-------- Data extract

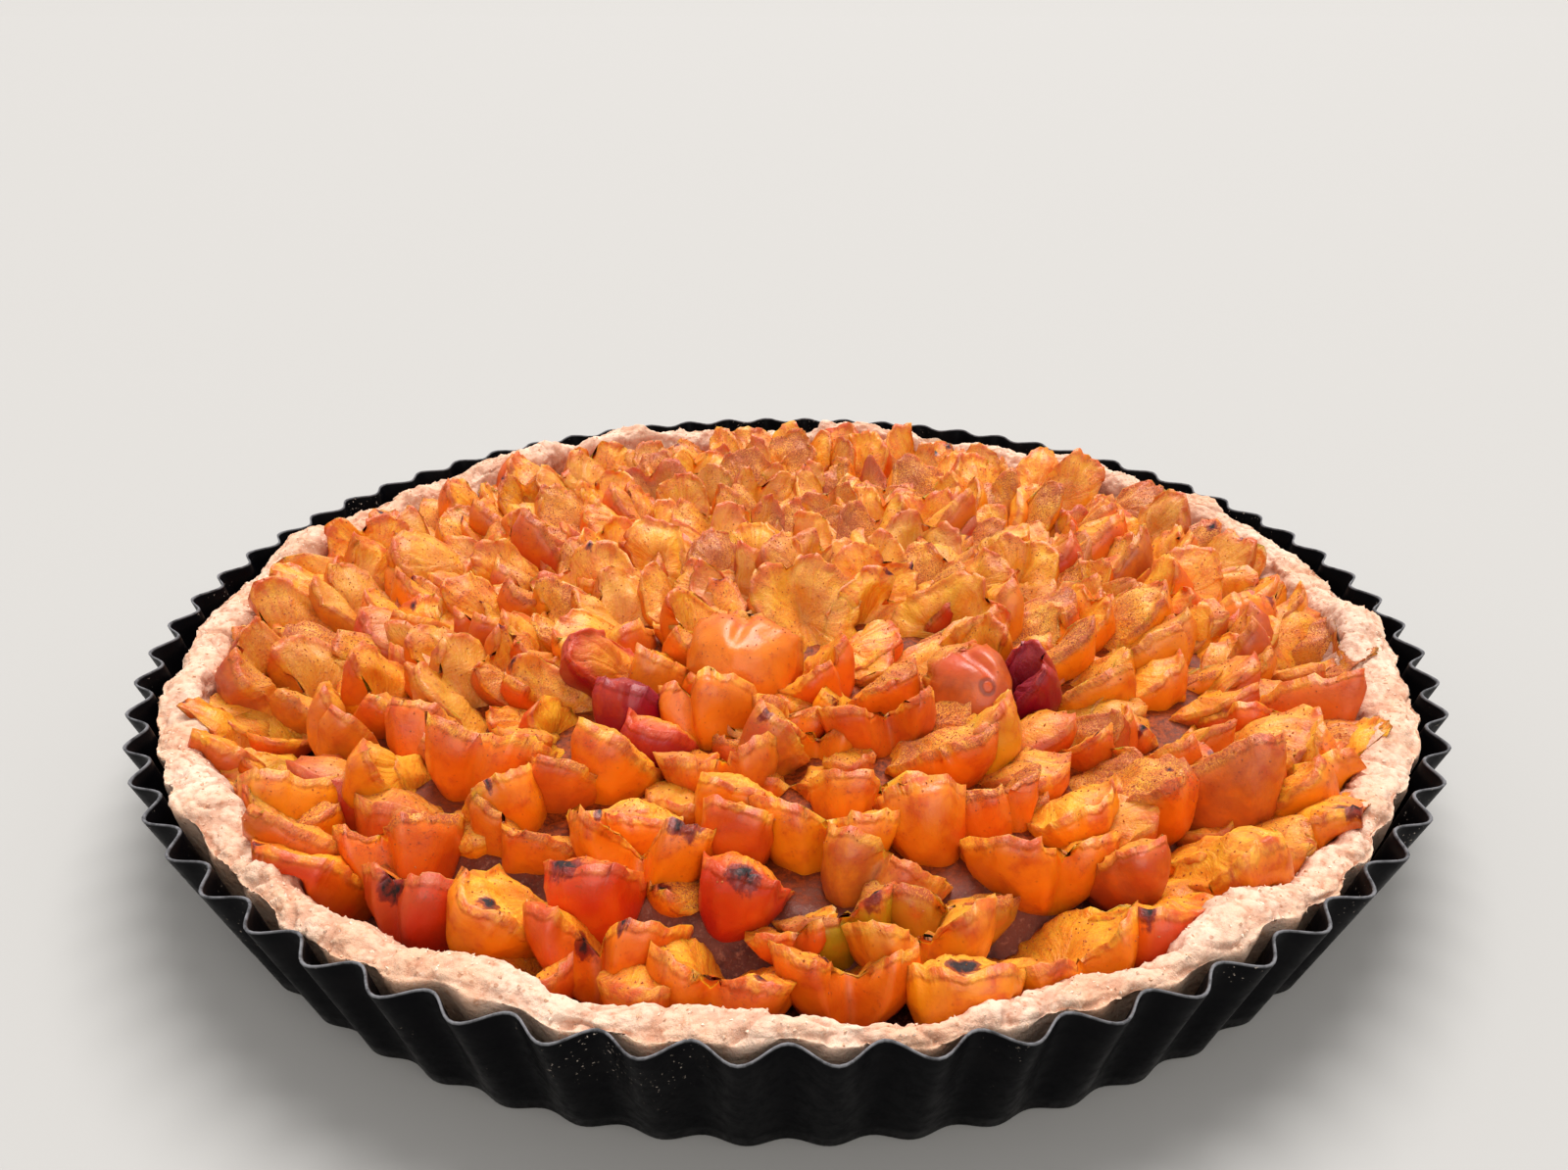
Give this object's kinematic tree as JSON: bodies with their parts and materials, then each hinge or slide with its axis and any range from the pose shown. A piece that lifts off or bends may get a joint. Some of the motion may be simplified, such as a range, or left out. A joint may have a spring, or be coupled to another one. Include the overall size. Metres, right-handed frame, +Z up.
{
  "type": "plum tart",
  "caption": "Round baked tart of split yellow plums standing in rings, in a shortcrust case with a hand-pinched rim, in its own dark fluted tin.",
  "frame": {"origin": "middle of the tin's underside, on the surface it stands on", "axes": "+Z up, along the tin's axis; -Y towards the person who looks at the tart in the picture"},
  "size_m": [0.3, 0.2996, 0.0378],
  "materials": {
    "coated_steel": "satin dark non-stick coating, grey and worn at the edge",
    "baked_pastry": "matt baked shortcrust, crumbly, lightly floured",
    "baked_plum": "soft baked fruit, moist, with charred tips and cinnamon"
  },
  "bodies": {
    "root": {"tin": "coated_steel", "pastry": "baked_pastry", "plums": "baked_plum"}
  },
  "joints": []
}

----------------

## Written task:
Which lines contain "bodies"? Copy each of them.

## Solution to the problem:
Give this object's kinematic tree as JSON: bodies with their parts and materials, then each hinge or slide with its axis and any range from the pose shown. A piece that lifts off or bends may get a joint. Some of the motion may be simplified, such as a range, or left out. A joint may have a spring, or be coupled to another one. Include the overall size. Metres, right-handed frame, +Z up.
  "bodies": {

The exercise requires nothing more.